FromEd Week, followed by my comment:
The New
York City Council has passed a resolution asking state officials to replace
high-stakes standardized tests with multiple measures that collectively gauge
student achievement.
The city
council's education committee approved Resolution 1394 on Monday, and the full
council approved it Tuesday by a vote of 49-0, according to a staff member in
Councilmember Robert Jackson's office.
The
resolution was written by a group of national organizations last year and has
been circulated since then as a model piece of legislation to revamp current
testing regimens.
Posted on
the websites of such groups as Time Out From
Testing and the National Center
for Fair and Open Testing, the resolution has been endorsed by
more than 18,000 individuals and 570 organizations, including the National
Education Association and local school boards (you can see who signed it here).
New York
City activists are hoping that the testing skepticism expressed by incoming
Mayor Bill DeBlasio gives them reason for hope that the city's current testing
program will be overhauled.
You can
see the language of the entire resolution online, with its list of
"whereas" statements that lay out the reasons for the action.

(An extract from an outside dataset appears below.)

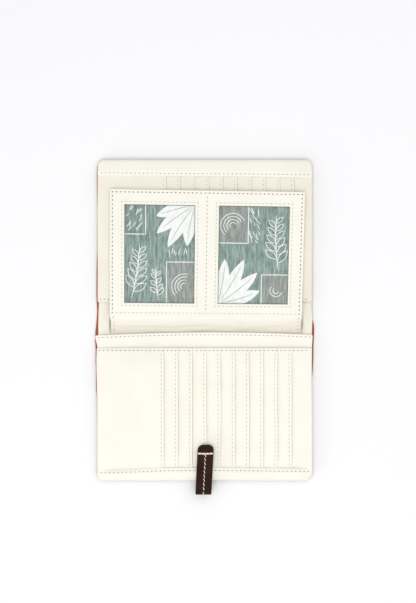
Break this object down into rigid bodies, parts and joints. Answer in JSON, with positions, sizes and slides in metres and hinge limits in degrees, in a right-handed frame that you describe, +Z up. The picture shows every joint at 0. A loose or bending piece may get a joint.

But the
action paragraph reads like this:
"The
Council of the City of New York calls upon the New York State Education
Department, the New York State Legislature, and the Governor to reexamine
public school accountability systems and to develop a system based on multiple
forms of assessment which do not require extensive standardized testing."
Comments:
11:57 AM on December 11, 2013
I think the Council's actions represent the moral equivalent of
declaring that most murder should be outlawed or that we should have a limited
amount of legalized slavery. Until high stakes testing, which is both racist
and classist in its historical origins and current practice, is eradicated,
sane and humane schools remain an entirely unrealized ethical imperative.